Tackling the Immigration Issue in Micro-Macro Debates (Pt. 1)

Les Lynn Argument and Literacy, Argumentative Writing, Resources, The Debatifier

Overview

Thanks largely to the 2016 presidential election, the immigration debate in the U.S. has exploded.  What has always been a controversial and multi-faceted issue — literally since the founding of the nation — has become a politically contentious, widely-protested, and complex debate, being played out everywhere from the halls of power in D.C. to the nation’s airports to small town and mid-size city public squares to social media platforms of all kinds.
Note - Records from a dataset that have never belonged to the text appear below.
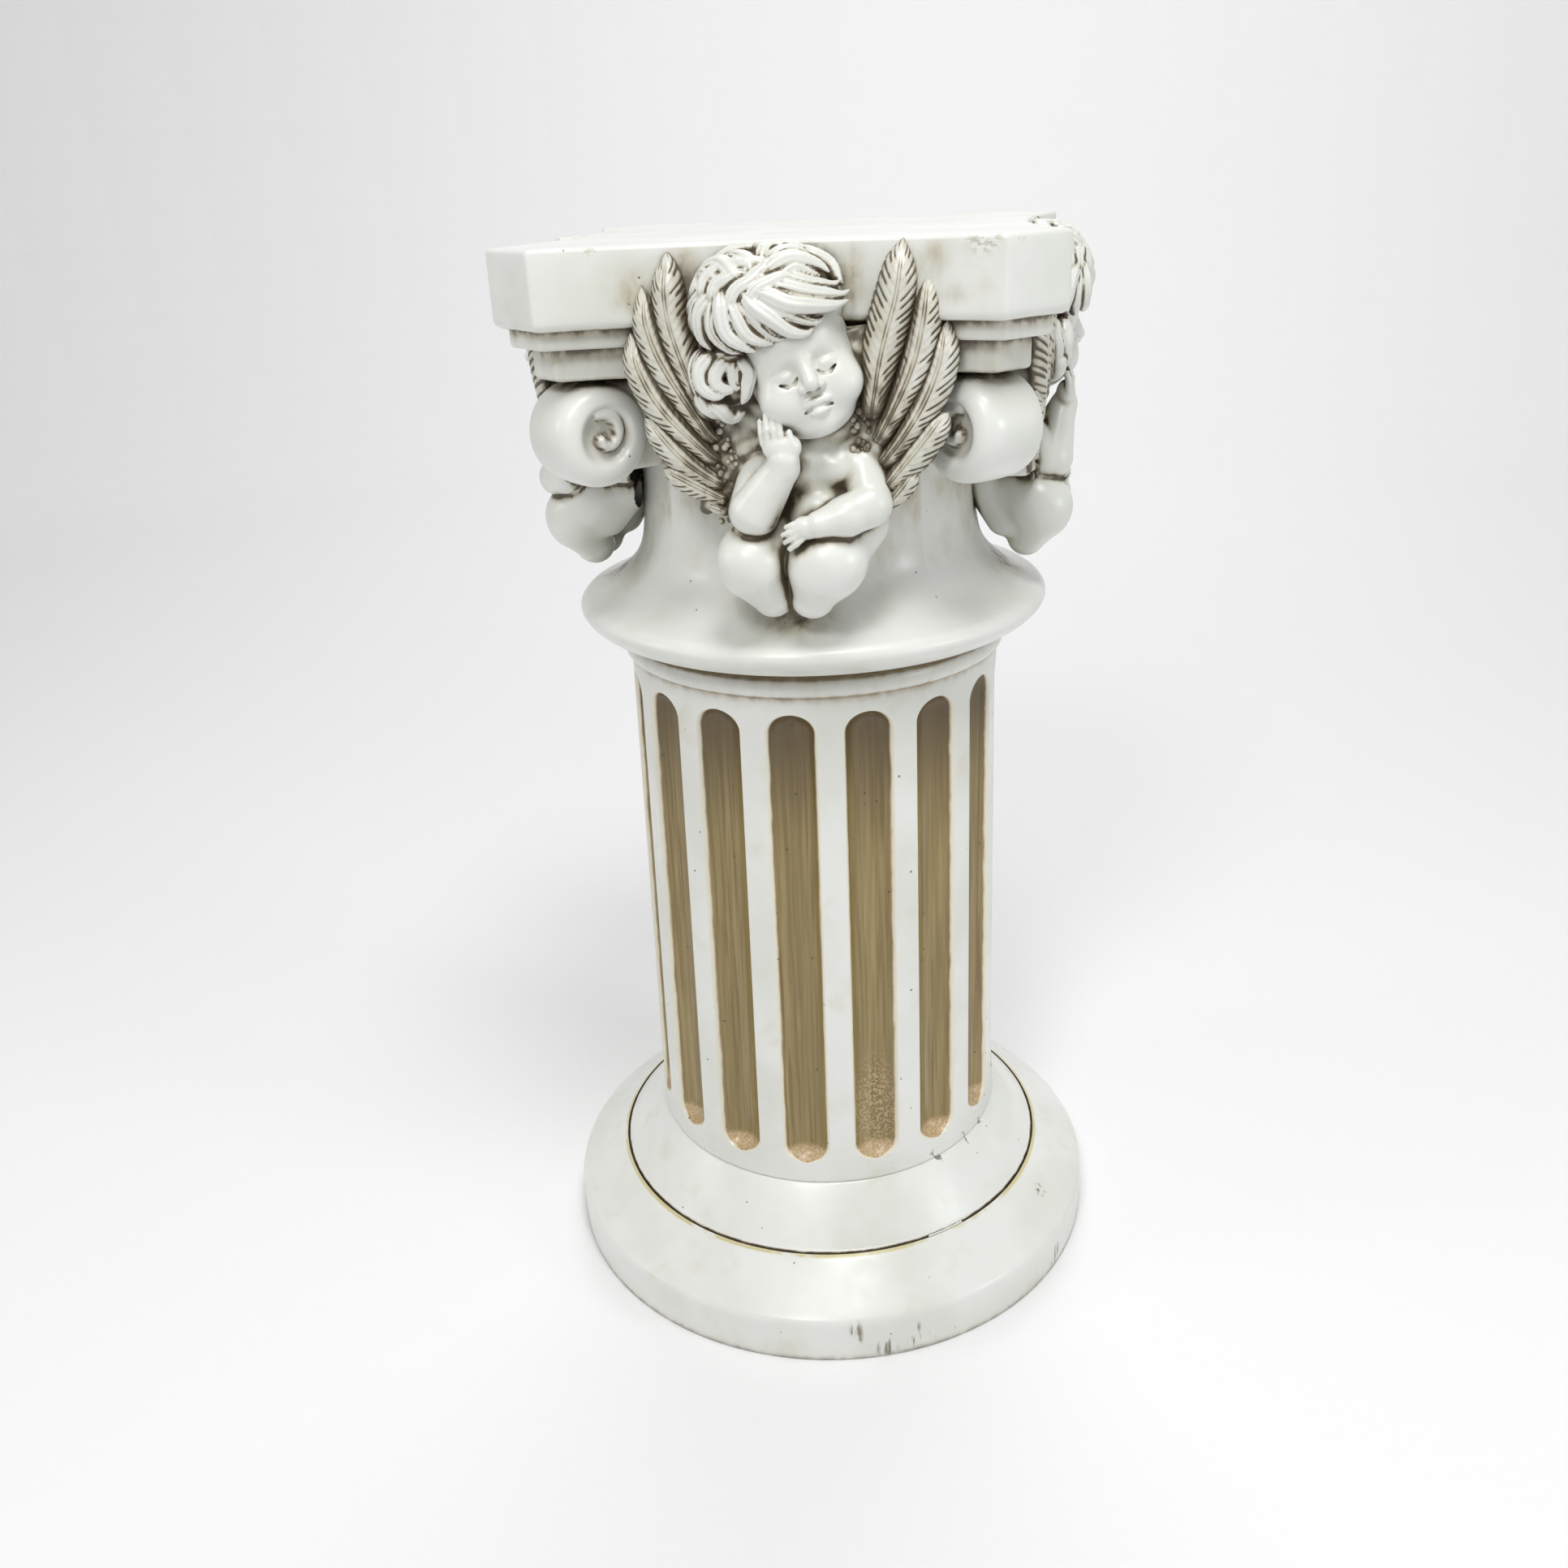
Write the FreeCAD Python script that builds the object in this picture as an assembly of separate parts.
import FreeCAD, Part
import math
import os

os.makedirs("parts", exist_ok=True)

V = FreeCAD.Vector
UP = V(0, 0, 1)
ORIGIN = V(0, 0, 0)

# ---------------------------------------------------------------- driving sizes, mm
# The column stands on z = 0 with its axis on z, and its front faces -Y.

HEIGHT = 750.0

# round plinth with a gently coned top
PLINTH_R = 206.6
PLINTH_SIDE = 34.5
PLINTH_EDGE = 3.0
PLINTH_FOOT = 20.0
GROOVE_R = 167.2
GROOVE_Z = 62.5
GROOVE_GAP = 1.2
SEAT_Z = 58.0

# coned base that carries the shaft
BASE_LIP = 1.6
FOOT_R = 133.5
FOOT_Z = 99.0
FOOT_FLARE = 4.0

# fluted shaft with its neck ring, as tall as the capital leaves it
CAPITAL_TALL = 256.0
SHAFT_TOP_Z = HEIGHT - CAPITAL_TALL
SHAFT_TOP_R = 129.5
NECK_R = 134.5
NECK_TALL = 14.0
NECK_DROP = 16.0
NECK_Z = SHAFT_TOP_Z - NECK_DROP
FLUTES = 16
FLUTE_WIDE = 35.0
FLUTE_DEEP = 11.0
FLUTE_FOOT_LAND = 17.5
FLUTE_HEAD_LAND = 11.3
FLUTE_LOW = FOOT_Z + FLUTE_FOOT_LAND
FLUTE_HIGH = NECK_Z - FLUTE_HEAD_LAND

# one bore runs up the middle of every casting, wider behind the flutes
BORE_R = 105.0
SHAFT_BORE_R = 112.0
BAND_THICK = 3.0
BAND_TALL = 28.0

# abacus: a slab with scooped sides over two fillets
SCOOP = 22.0
SLAB_THICK = 44.2
SLAB_HALF = 165.6
SLAB_CUT = 35.3
SLAB_LOW = HEIGHT - SLAB_THICK
SLAB_ROUND = 5.0
SLAB_TOP_ROUND = 2.0
SLAB_SKIN = 16.0
FILLET_1_TALL = 10.8
FILLET_1_HALF = 156.6
FILLET_1_CUT = 26.0
FILLET_1_LOW = SLAB_LOW - FILLET_1_TALL
FILLET_2_TALL = 18.4
FILLET_2_HALF = 145.4
FILLET_2_CUT = 19.8
FILLET_ROUND = 2.5

# capital bell and its rolled collar
COLLAR_R = 162.2
COLLAR_RISE = 19.0
COLLAR_Z = SHAFT_TOP_Z + COLLAR_RISE
BELL_R = 112.5
BELL_TOP_Z = FILLET_1_LOW - FILLET_2_TALL
BELL_EDGE = 2.0

# corner volutes, each a roll lying across the diagonal
ROLL_R = 31.0
ROLL_WIDE = 43.0
ROLL_OUT = 164.0
ROLL_GAP = 2.0
ROLL_ROUND = 4.0
STALK_WIDE = 30.0
STALK_LOW = 6.0
DISH_R = 23.0
DISH_DEEP = 5.0
CURL_TALL = 4.0
CURL_TURN = 235.0
CURL_START = 20.5
CURL_END = 5.0
CURL_HALF = 3.6

# steel pins that hold the reliefs and the volutes
PIN_R = 4.0
PIN_INNER = 104.0
ROLL_PIN_LONG = 46.0
RELIEF_PIN_LONG = 32.0
RELIEF_PIN_X = 22.0
RELIEF_PIN_RISE = 118.0

# relief: its points below are in this unit, across, outward from the axis and up from the shaft's top
RELIEF_UNIT = 1.0
FEATHER_BACK = 144.0
WEB_FRONT = 150.0
WEB_BACK = 96.0


# ---------------------------------------------------------------- helpers


def write(shape, name):
    shape.exportStep("parts/" + name + ".step")


def turned(edges, angle=360):
    """A solid of revolution from a closed run of edges in the XZ plane, facing outward."""
    solid = Part.Face(Part.Wire(edges)).revolve(ORIGIN, UP, angle)
    if solid.Volume < 0:
        solid.reverse()
    return solid


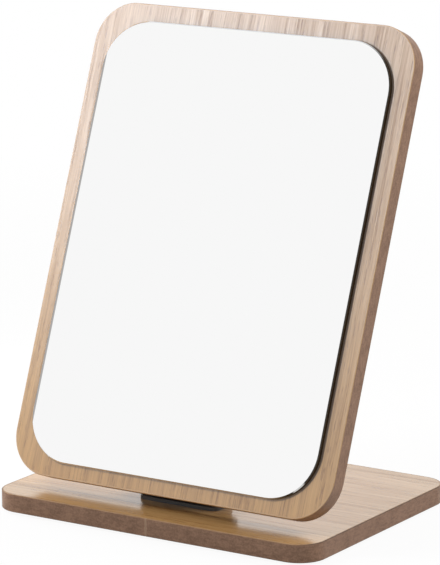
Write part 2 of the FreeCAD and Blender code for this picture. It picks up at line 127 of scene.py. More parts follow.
def grain_and_patches():
    """Fine grain over broad patches, the unevenness that any plain finish has."""
    group, given, result = make_group(
        "grain_and_patches", {"Place": "Vector", "Grain Scale": "Float", "Patch Scale": "Float"},
        {"Grain": "Float", "Patches": "Float"})
    for scale, out in (("Grain Scale", "Grain"), ("Patch Scale", "Patches")):
        marks = noise(group, given.outputs["Place"], given.outputs[scale], detail=3.0)
        group.links.new(marks, result.inputs[out])
    return group


GRAIN_AND_PATCHES = grain_and_patches()


def plain_finish(name, grain, patches, dark, pale, smooth, rough, relief, metallic=0.0, shine=0.5):
    """Finish of one colour, shaded and dulled in patches, with its grain standing up by relief. Grain
    and patches are counted per metre."""
    material, tree, shader = new_material(name)
    look = put(tree, "Group", {"node_tree": GRAIN_AND_PATCHES}, Grain_Scale=grain,
               Patch_Scale=patches, Place=put(tree, "TexCoord").outputs["Object"]).outputs
    both = maths(tree, "ADD", look["Grain"], look["Patches"])
    tone = ramp(tree, both, TWO_NOISES_LOW, TWO_NOISES_HIGH)
    tree.links.new(blend(tree, tone, dark, pale), shader.inputs["Base Color"])
    dulled = ramp(tree, look["Patches"], NOISE_LOW, NOISE_HIGH, smooth, rough)
    tree.links.new(dulled, shader.inputs["Roughness"])
    shader.inputs["Metallic"].default_value = metallic
    shader.inputs["Specular IOR Level"].default_value = shine
    uneven(tree, shader, look["Grain"], strength=0.4, depth=relief)
    return material


def dress(material, *names):
    """Give carried-over pieces their finish."""
    for name in names:
        for slot in parts[name].material_slots:
            slot.material = material


dress(plain_finish("fibreboard", grain=900.0, patches=160.0, dark=FIBRE_DARK, pale=FIBRE_PALE,
                   smooth=0.82, rough=0.88, relief=0.0002),
      "base_core", "panel_core")


# ---------------------------------------------------------------------------
# Foil on both faces of both boards: printed oak-grain paper, lightly embossed and lacquered, pressed
# on before the boards are cut. Its grain runs up the leaning board and along the base board, which
# has the glossier lacquer. A hairline of painted shadow darkens the front foil round the glass.

LEAN = math.radians(21.5)
GLASS_CORNER = 0.027
OAK_PALE = (0.61, 0.365, 0.150, 1)
OAK_DEEP = (0.36, 0.190, 0.062, 1)
OAK_PORE = (0.21, 0.094, 0.028, 1)
PORE_SHADE = 0.55
FIBRE_RISE = 0.5
PORE_DROP = 0.6
EMBOSSING = 0.00008
LACQUER_ROUGHNESS = 0.20
LACQUER_LEFT_ON_LINES = 0.6
# Painted shadow round the glass: its colour, where it is full and ends, and where it thins near the
# middle.
PAINTED_SHADOW = (0.055, 0.039, 0.028, 1)
PAINTED_SHADOW_FULL_TO = 0.0004
PAINTED_SHADOW_ENDS_AT = 0.0011
PAINTED_SHADOW_COVER = 0.9
PAINTED_SHADOW_THIN_WITHIN = 0.060
PAINTED_SHADOW_FULL_BEYOND = 0.085
PAINTED_SHADOW_LEFT_WHERE_THIN = 0.55

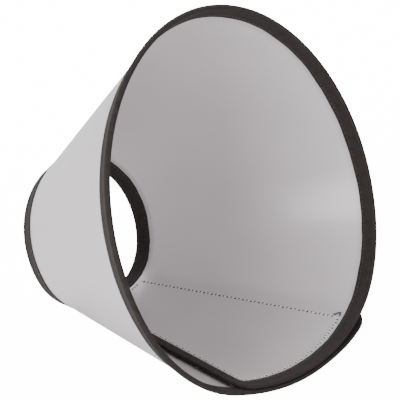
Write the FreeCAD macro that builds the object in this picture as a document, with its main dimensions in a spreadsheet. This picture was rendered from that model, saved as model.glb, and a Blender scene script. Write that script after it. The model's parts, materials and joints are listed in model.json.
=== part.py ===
"""Elizabethan collar: one sheet of frosted plastic rolled into a truncated cone and bound with tape.

Millimetres and degrees. The collar lies on its lap, the way a cone with a flattened lap comes to rest:
+Z is up, the wide rim faces -Y, the neck opening faces +Y, and the floor is Z = 0. The sheet is divided
along generatrices into panels, so that it can unroll: each panel is a piece of a circular cone, and
neighbouring panels share one generatrix and one tangent plane. The chain runs from the inner flap, up
the +X side, over the crown, down the -X side and under to the outer flap, which overlaps the inner one.
"""
import FreeCAD, Part
import math
import os
import re

import Sketcher

# Driving dimensions. Each has its own alias on the sheet "Sizes".
DRIVING = {
    "neck_slant": 111.4,  # apex of the cone to the sheet's neck edge, along the inner flap
    "sheet_depth": 158.0,  # neck edge to rim edge, along a generatrix
    "skin": 0.5,  # thickness of the plastic sheet
    "tape": 0.6,  # thickness of the folded binding tape
    "tape_inside": 8.4,  # width of the binding on the inner face
    "tape_outside": 11.0,  # width of the binding on the outer face
    "floor_press": 0.45,  # how far the collar's weight presses in the tape that it stands on
    "lap_half_angle": 36.0,  # half-angle of the flattened lap's cone
    "lap_span": 44.4,  # turn of each flap about its own cone's axis
    "corner_half_angle": 17.8,  # half-angle of the tight corner beside the lap
    "corner_span": 49.8,
    "loop_pile": 0.9,  # thickness of the soft loop panel
    "hook_height": 0.9,  # thickness of the hook strip
    "hook_width": 25.0,  # width of the hook strip along the outer flap's edge
    "lap_clearance": 0.4,  # air left between the closed fastener's faces
    "patch_margin": 1.0,  # air between a patch and the tape beside it
    "patch_turn": 1.6,  # air between the loop panel and its flap's hinge line, as a turn
    "hinge_gap": 0.2,  # turn left open between neighbouring panels
    "stitch_length": 2.4,
    "stitch_width": 0.7,
    "stitch_height": 0.35,
    "stitch_pitch": 4.0,
    "stitch_inset": 2.0,  # stitch line to the patch's edge
    "stitch_relief": 0.03,  # keeps a straight stitch clear of the curved sheet
    "knot_radius": 1.0,
}
CROWN_PANELS = 4
PATCH_CUT = 400.0  # side of the cutting rectangles, larger than the collar
EDGE_TURN = 14.0  # turn that is wide enough to hold a binding at the narrow neck
NEIGHBOUR_TURN = 46.0  # turn that is wide enough to hold the hook strip at the narrow neck

X_AXIS = FreeCAD.Vector(1, 0, 0)
Y_AXIS = FreeCAD.Vector(0, 1, 0)
Z_AXIS = FreeCAD.Vector(0, 0, 1)
# Turns a cone's own frame so that its axis faces -Y and its radius at the start points down.
LYING_DOWN = FreeCAD.Rotation(FreeCAD.Matrix(0, 1, 0, 0, 0, 0, -1, 0, -1, 0, 0, 0, 0, 0, 0, 1))

doc = FreeCAD.newDocument("elizabethan_collar")
sheet = doc.addObject("Spreadsheet::Sheet", "Sizes")


def put_sizes(values, first_row):
    """Write each value and its alias to the sheet, one row each."""
    for row, (alias, value) in enumerate(values.items(), first_row):
        sheet.set(f"A{row}", alias)
        sheet.set(f"B{row}", str(value))
        sheet.setAlias(f"B{row}", alias)
    doc.recompute()


def size(expression):
    """The value of an expression in the sheet's aliases, such as "skin / 2"."""
    result = sheet.evalExpression(expression)
    return float(getattr(result, "Value", result))


def about(axis, degrees):
    return FreeCAD.Rotation(axis, degrees)


def generatrix(half_angle, turn=0.0):
    """Direction of a cone's generatrix in the cone's own frame, its axis along Z."""
    return about(Z_AXIS, turn).multVec(about(Y_AXIS, half_angle).multVec(Z_AXIS))


def outward(half_angle, turn=0.0):
    """Outward normal of the cone's surface at the same generatrix."""
    return about(Z_AXIS, turn).multVec(about(Y_AXIS, half_angle).multVec(X_AXIS))


put_sizes(DRIVING, 1)


def crown_shape():
    """Half-angle and whole turn of the crown that closes the chain, by symmetry about the plane X = 0."""
    lap = size("lap_half_angle")
    corner = size("corner_half_angle")
    start = LYING_DOWN * about(Y_AXIS, -lap) * about(Z_AXIS, size("lap_span") / 2)
    end = start * about(Y_AXIS, lap - corner) * about(Z_AXIS, size("corner_span")) * about(Y_AXIS, corner)
    half_angle = math.degrees(math.atan2(end.multVec(Z_AXIS).x, end.multVec(X_AXIS).x))
    crown = end * about(Y_AXIS, -half_angle)
    half_turn = math.degrees(math.atan2(-crown.multVec(X_AXIS).x, crown.multVec(Y_AXIS).x)) % 180.0
    return half_angle, 2.0 * half_turn


crown_half_angle, crown_turn = crown_shape()
put_sizes(
    {
        "crown_half_angle": crown_half_angle,
        "crown_span": crown_turn / CROWN_PANELS,
        "lap_offset": size("skin + loop_pile + hook_height + lap_clearance"),
    },
    len(DRIVING) + 1,
)

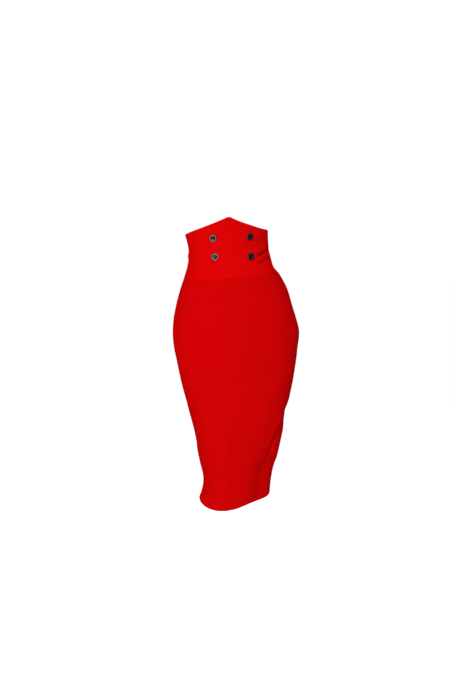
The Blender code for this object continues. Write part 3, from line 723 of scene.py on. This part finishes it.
def stitches(name, centre, material, off=0.0, pitch=STITCH_PITCH, length=STITCH_LENGTH):
    """A row of machine stitches on the outer face, or behind it, along a line of places."""
    angle, level = resample(*centre, pitch)
    angle, level = (angle[1:] + angle[:-1]) / 2, (level[1:] + level[:-1]) / 2
    place = cloth_point(angle, level, off)
    along = unit(np.gradient(place, axis=0))
    side = unit(np.cross(outward(angle, level), along))
    out = np.cross(along, side)
    turn = np.arange(STITCH_SIDES) * math.tau / STITCH_SIDES
    share, height, size = (np.array(column)[:, None] for column in zip(*STITCH_RINGS))
    radius = size * THREAD_RADIUS
    offsets = (share * length + 0 * turn, radius * np.cos(turn), height + radius * np.sin(turn))
    rings = place[:, None, None]
    for direction, offset in zip((along, side, out), offsets):
        rings = rings + direction[:, None, None] * offset[..., None]
    return new_piece(name, tube_mesh(name, rings), material)


# ---------------------------------------------------------------- materials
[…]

Argument-Centered Education sees in the public controversy over immigration an excellent opportunity to harness its energy, urgency, and immediacy for the benefit of social science or even informational text oriented English language arts instruction.  By bringing crucial debates such as this one into our classrooms, we teach students the critical thinking and critical literacy skills that they need — that our society needs — to pursue truth, to distinguish fact from propaganda and spin, to make rational and evidence-based evaluations and judgments.  Students become better citizens this way, and they are more likely to be civically engaged.  And bringing debates into the classroom lets us have our cake while we eat it too: these are the same college-directed reasoning and evidence-evaluation habits of thinking that standardized testing — PARCC, Smarter Balanced, the New SAT, the PSAT, the latest iterations of the ACT — are increasingly designed around.  Well-designed and effectively implemented argumentation curriculum on a complex issue like immigration is the key to both civic engagement and college readiness.